Vibronic coupling and Jahn–Teller effect in negatively charged benzene and [18]annulene

Abstract

The vibronic (vibrational–electronic) interactions and Jahn–Teller distortions in the mono- and trianions of benzene and [18]annulene, which show delocalized D6h structures in their neutral states, are discussed. E2g modes of vibration remove the orbital degeneracies in these highly symmetric molecules to lead to D2h distortions. We calculate the electronic structures, vibrational modes, and linear vibronic coupling constants of benzene and [18]annulene as well as their deutero-forms using the B3LYP method, a hybrid (Hartree–Fock/density functional theory) method. The C–C stretching E2g mode of 1656 cm−1 and the C–H stretching E2g mode of 3184 cm−1 give large vibronic coupling constants in the mono- and trianions of benzene.

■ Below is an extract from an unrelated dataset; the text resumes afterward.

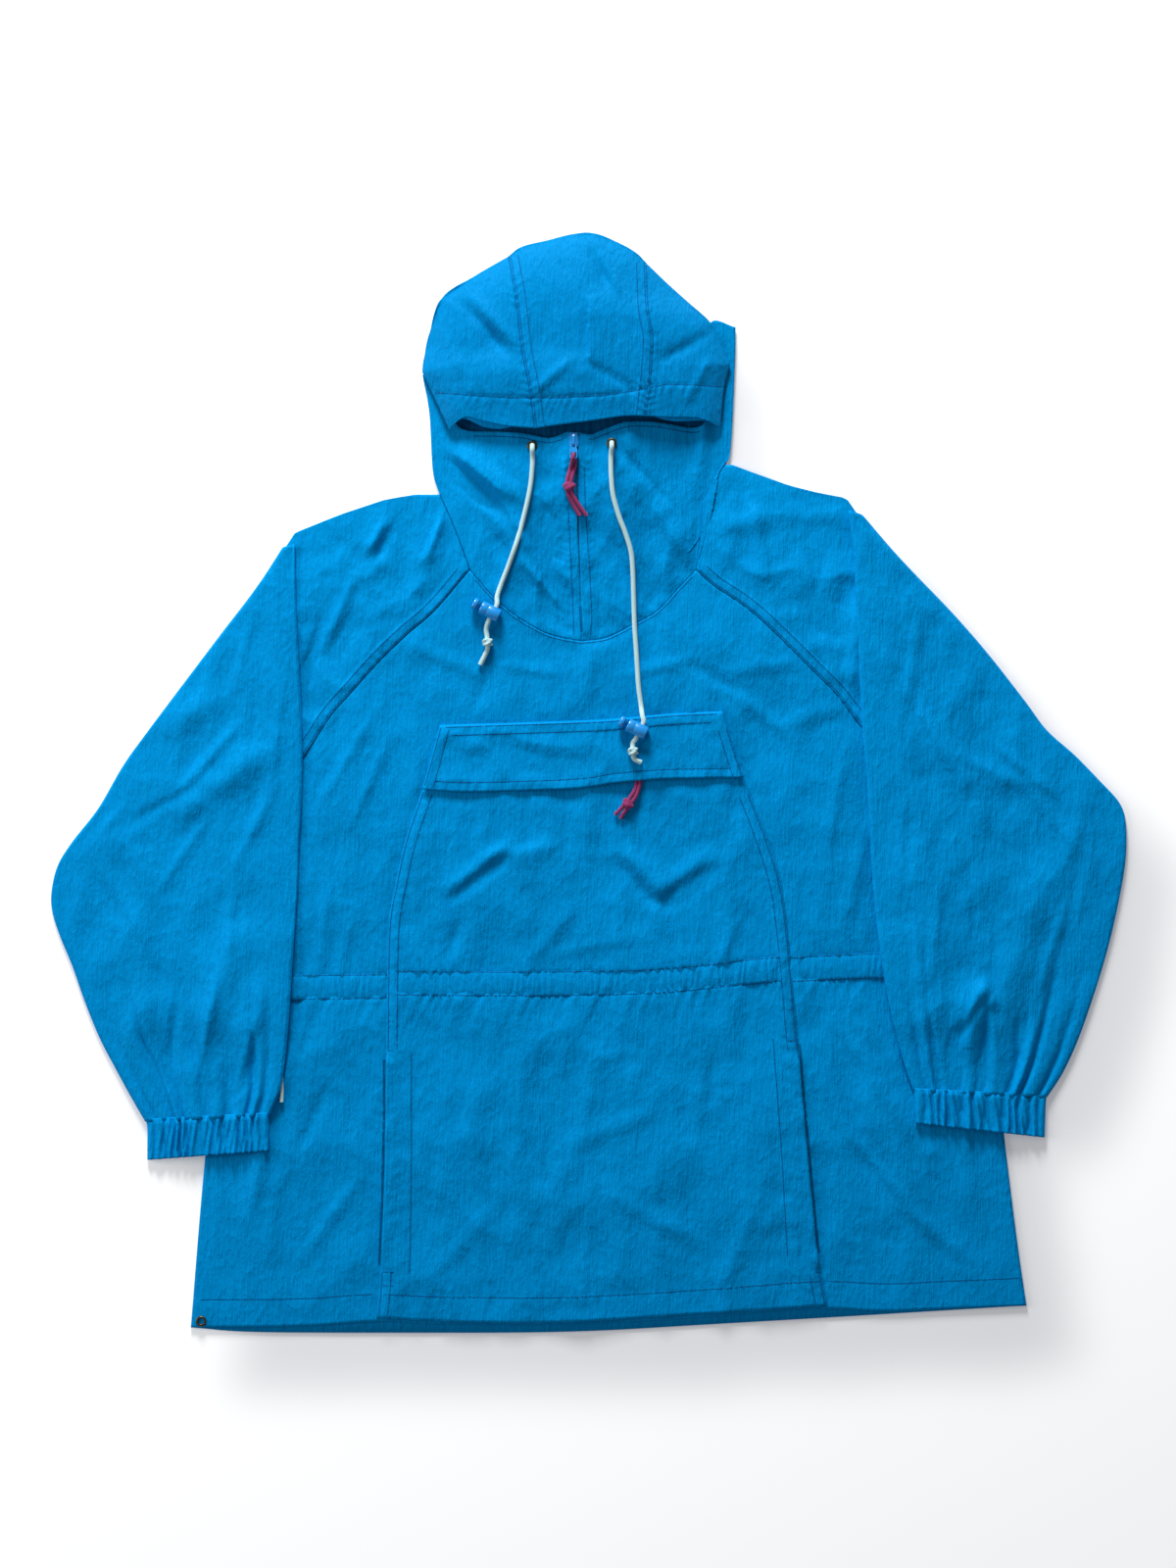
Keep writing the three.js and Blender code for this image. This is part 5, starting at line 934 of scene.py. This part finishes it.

On the other hand, in [18]annulene the lowest E2g mode of 116 cm−1 affords extremely large coupling constants in its mono- and trianions to contribute to the Jahn–Teller distortions. The lowest mode of [18]annulene is related to a deformation of the carbon ring of [18]annulene and analogous to acoustic mode of phonon in solid. Thus, the different types of E2g mode play an important role in the Jahn–Teller distortions in negatively charged benzene and [18]annulene.